30. The Father is God; the vine which he has planted is the law which he has established; the tenants, to whom he has rented his vine, are the men who must teach and practice his law; the servants, whom he sent to them, are the prophets whom they have killed; his son, whom he has at length sent, is Jesus whom they have in like manner destroyed. How, then, will the Lord treat the prevaricating attorneys of his law? He will treat them as they have acted towards his ambassadors; he will fill their places with others, who will render better account of his goodness, and of the conduct of his flock.

Thus has it been with the scribes, with the princes, priests, and Pharisees; thus will it be when he will come again to ask an account of each one of that which he has made of his doctrine. He will take away authority from him who may have abused it; for he desires that justice be administered in his vineyard according to his law.

After nineteen centuries of growth, humanity, arrived at the virile age, is ripe to comprehend that which Christ has only touched upon, because, as he says himself, it could then not have been comprehended. What has been effected by those who during this long period have been charged with its religious education? To see indifference be supplanted by faith in it, and incredulity, or unbelief in God, erect a faith upon it. At no other epoch, indeed, has skepticism and disbelief in God been more manifested than today.

If a few of the sayings of Christ have been veiled in allegory, in respect to all that which concerns the rule of conduct, the connection of man with man, the moral principles of whom he makes the express condition of salvation, it is clear, explicit, and without ambiguity. (“The Gospel According to Spiritism,” chap. 15)

What have men done with his maxims of charity, of love, and of tolerance?

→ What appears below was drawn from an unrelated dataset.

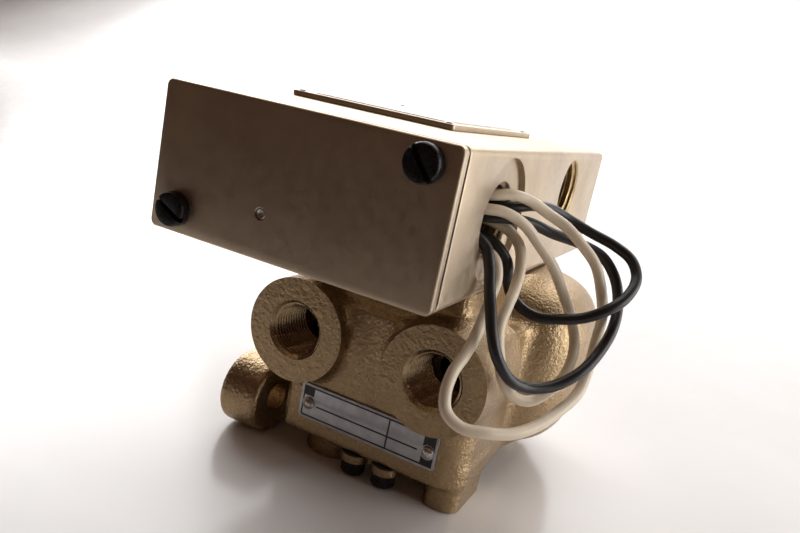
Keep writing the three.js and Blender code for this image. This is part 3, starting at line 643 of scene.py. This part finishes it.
BOSS_RADIUS = 15
BOSS_FACE = 23
BLOCK_FRONT = 29
FRONT_PORTS = ((35.4, -23.2), (78.3, -23.2))
REAR_PORT = (62, -22)
REAR_FACE = 121
FLANGE_TOP = -0.6
PORT_BORE = 8.6
PORT_DEPTH = 17
LUG_HOLE = 4.3
LUG_SPAN = (13, 26)
LUG_EYE = (34.5, -50.7)
BLOCK_LEFT = 32.2
BLOCK_BOTTOM = -55
FOOT_PLANE = -62
FOOT_BOTTOM = -66
GRID_LOW, GRID_HIGH = (8, 12, -69), (110, 131, 7)
MIDDLE_Y = 70.5
BORE_X = 62
CAP_PLACES = [(x, y) for y in (32.5, 108.5) for x in (57, 67)]
HOUSING_BOLTS = [(x, y) for y in (38, 101) for x in (48.7, 65.3)]
POPPET_BORE = [(14, -56), (14, -40.5), (8.5, -40.5), (8.5, -38), (14, -38), (14, -29.5),
               (8.5, -29.5), (8.5, -27), (14, -27), (14, -15), (6.3, -15), (6.3, -12),
               (18, -12), (18, 1)]


def drilling(start, end, r):
    """A round hole between two points."""
    way = Vector(end) - Vector(start)
    hole = rod("drilling", "z", r, (0, way.length), (0, 0), 48)
    turn = Matrix.Translation(start) @ way.to_track_quat("Z", "Y").to_matrix().to_4x4()
    hole.data.transform(PLACEMENT @ turn @ PLACEMENT.inverted())
    return hole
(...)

With the exhortations he has given his disciples to convert men by gentleness and persuasion, by simplicity, humility, by unselfishness, and all the virtues of which he has been the example? The anathema and malediction have been cast at men for acknowledging him as their Master. They have been slain in the name of him who has said: “All men are brothers.” They have made a jealous, cruel, vindictive, and partial God of him whom he has proclaimed infinitely just, good, and merciful. They have sacrificed to this God of peace and of truth thousands more of victims at the stake, by tortures and persecutions, than the pagans have ever sacrificed to false gods. They have sold prayers and favors from heaven in the name of him who has chased those who sold from the Temple, and who has said to his disciples: “Freely you have received, freely give.”

What would Christ say to all this if he lived among us today? If he saw his representatives ambitious for the honors, the riches, the power and pomp of the princes of this world, whilst he, more kingly than the kings of the Earth, made his entrance into Jerusalem seated upon a donkey? Would he not do right if he said to them, “What have you made of my teachings, you who worship the golden calf, and address the greater part of your prayers to the rich, and the meager part to the poor? As I have said to you: the last shall be first, and the first last, in the kingdom of heaven.” If it is not so carnally, it is so spiritually; and, as the master of the parable, he will come to demand an account of his tenants of the product of the vine when the harvest shall come.